[RECORDS SHOWN]:
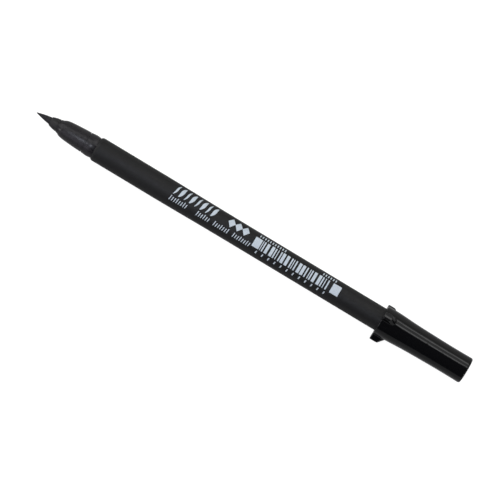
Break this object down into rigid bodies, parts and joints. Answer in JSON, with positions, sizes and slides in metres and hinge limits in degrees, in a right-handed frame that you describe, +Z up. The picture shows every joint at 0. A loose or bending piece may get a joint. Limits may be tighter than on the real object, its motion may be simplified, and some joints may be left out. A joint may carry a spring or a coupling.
{
  "type": "calligraphy marker",
  "caption": "Slim black brush marker with a pointed fibre nib, a tapered front section and a glossy lugged cap posted on its rear end.",
  "frame": {"origin": "under the middle of the pen's whole length, on the surface that it lies on", "axes": "+X along the pen towards the closed end of the cap, with the nib at -X, and +Z up through the cap's top lug"},
  "size_m": [0.1508, 0.0124, 0.0114],
  "materials": {
    "nib_fibre": "ink-soaked bonded fibre",
    "holder_plastic": "satin moulded",
    "section_plastic": "semi-gloss moulded",
    "barrel_plastic": "fine matte",
    "wick_fibre": "ink-soaked wick",
    "film": "thin clear film",
    "cap_plastic": "high gloss moulded",
    "liner_plastic": "natural moulded"
  },
  "bodies": {
    "pen": {"nib_stem": "nib_fibre", "nib_holder": "holder_plastic", "front_section": "section_plastic", "collar_ring": "section_plastic", "barrel": "barrel_plastic", "tail_plug": "barrel_plastic", "ink_reservoir": "wick_fibre", "reservoir_wrap": "film"},
    "brush": {"brush_point": "nib_fibre"},
    "cap": {"cap_shell": "cap_plastic", "cap_liner": "liner_plastic"}
  },
  "joints": [
    {"name": "cap_pull", "type": "slide", "parent": "pen", "child": "cap", "axis": [1, 0, 0], "range_m": [0, 0.03]},
    {"name": "brush_bend", "type": "hinge", "parent": "pen", "child": "brush", "pos_m": [-0.07045, 0, 0.00471], "axis": [0, 1, 0], "range_deg": [-20, 20], "stiffness_Nm_per_rad": 0.005}
  ]
}
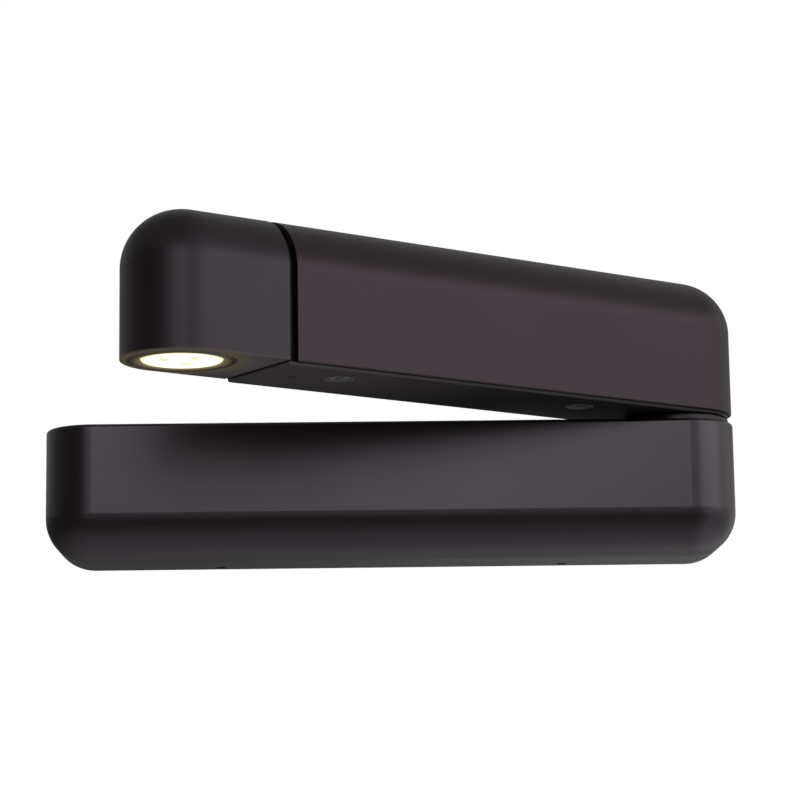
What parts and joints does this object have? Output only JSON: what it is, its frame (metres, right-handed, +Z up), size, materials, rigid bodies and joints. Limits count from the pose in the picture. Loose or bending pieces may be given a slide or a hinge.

[STATED PROBLEM]: All of the entries should be written out again exactly.

[TASK OUTPUT]:
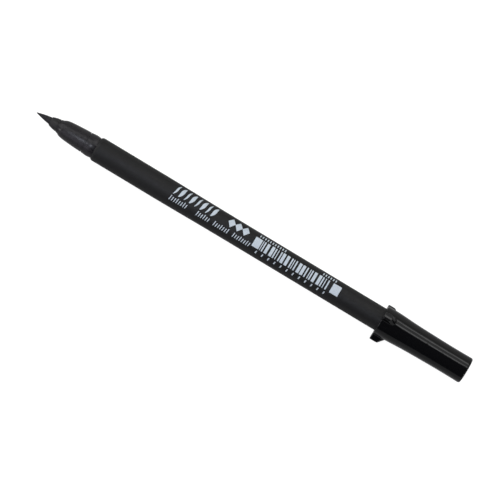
Break this object down into rigid bodies, parts and joints. Answer in JSON, with positions, sizes and slides in metres and hinge limits in degrees, in a right-handed frame that you describe, +Z up. The picture shows every joint at 0. A loose or bending piece may get a joint. Limits may be tighter than on the real object, its motion may be simplified, and some joints may be left out. A joint may carry a spring or a coupling.
{
  "type": "calligraphy marker",
  "caption": "Slim black brush marker with a pointed fibre nib, a tapered front section and a glossy lugged cap posted on its rear end.",
  "frame": {"origin": "under the middle of the pen's whole length, on the surface that it lies on", "axes": "+X along the pen towards the closed end of the cap, with the nib at -X, and +Z up through the cap's top lug"},
  "size_m": [0.1508, 0.0124, 0.0114],
  "materials": {
    "nib_fibre": "ink-soaked bonded fibre",
    "holder_plastic": "satin moulded",
    "section_plastic": "semi-gloss moulded",
    "barrel_plastic": "fine matte",
    "wick_fibre": "ink-soaked wick",
    "film": "thin clear film",
    "cap_plastic": "high gloss moulded",
    "liner_plastic": "natural moulded"
  },
  "bodies": {
    "pen": {"nib_stem": "nib_fibre", "nib_holder": "holder_plastic", "front_section": "section_plastic", "collar_ring": "section_plastic", "barrel": "barrel_plastic", "tail_plug": "barrel_plastic", "ink_reservoir": "wick_fibre", "reservoir_wrap": "film"},
    "brush": {"brush_point": "nib_fibre"},
    "cap": {"cap_shell": "cap_plastic", "cap_liner": "liner_plastic"}
  },
  "joints": [
    {"name": "cap_pull", "type": "slide", "parent": "pen", "child": "cap", "axis": [1, 0, 0], "range_m": [0, 0.03]},
    {"name": "brush_bend", "type": "hinge", "parent": "pen", "child": "brush", "pos_m": [-0.07045, 0, 0.00471], "axis": [0, 1, 0], "range_deg": [-20, 20], "stiffness_Nm_per_rad": 0.005}
  ]
}
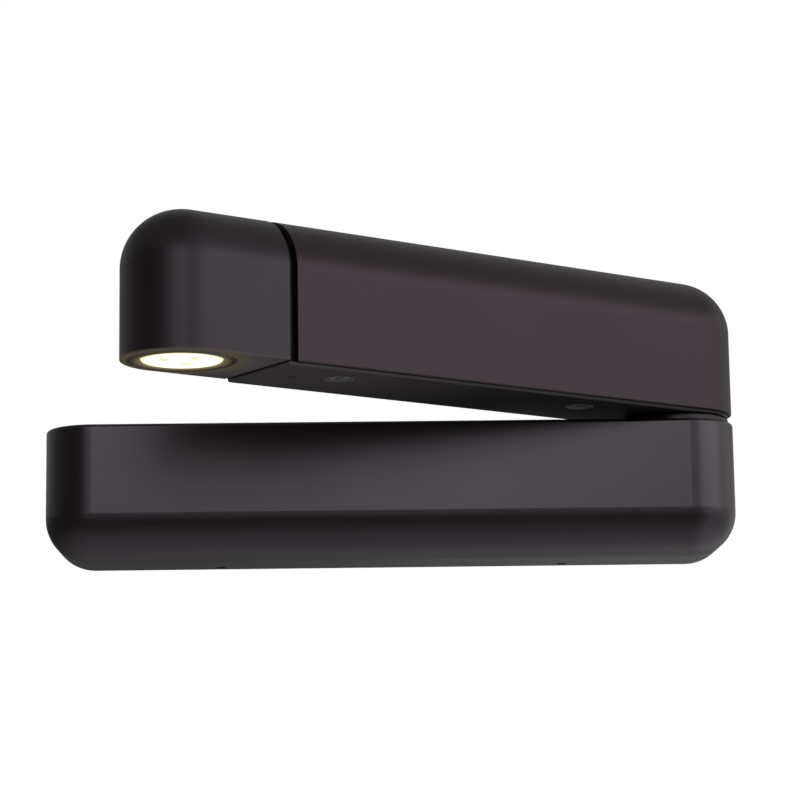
What parts and joints does this object have? Output only JSON: what it is, its frame (metres, right-handed, +Z up), size, materials, rigid bodies and joints. Limits count from the pose in the picture. Loose or bending pieces may be given a slide or a hinge.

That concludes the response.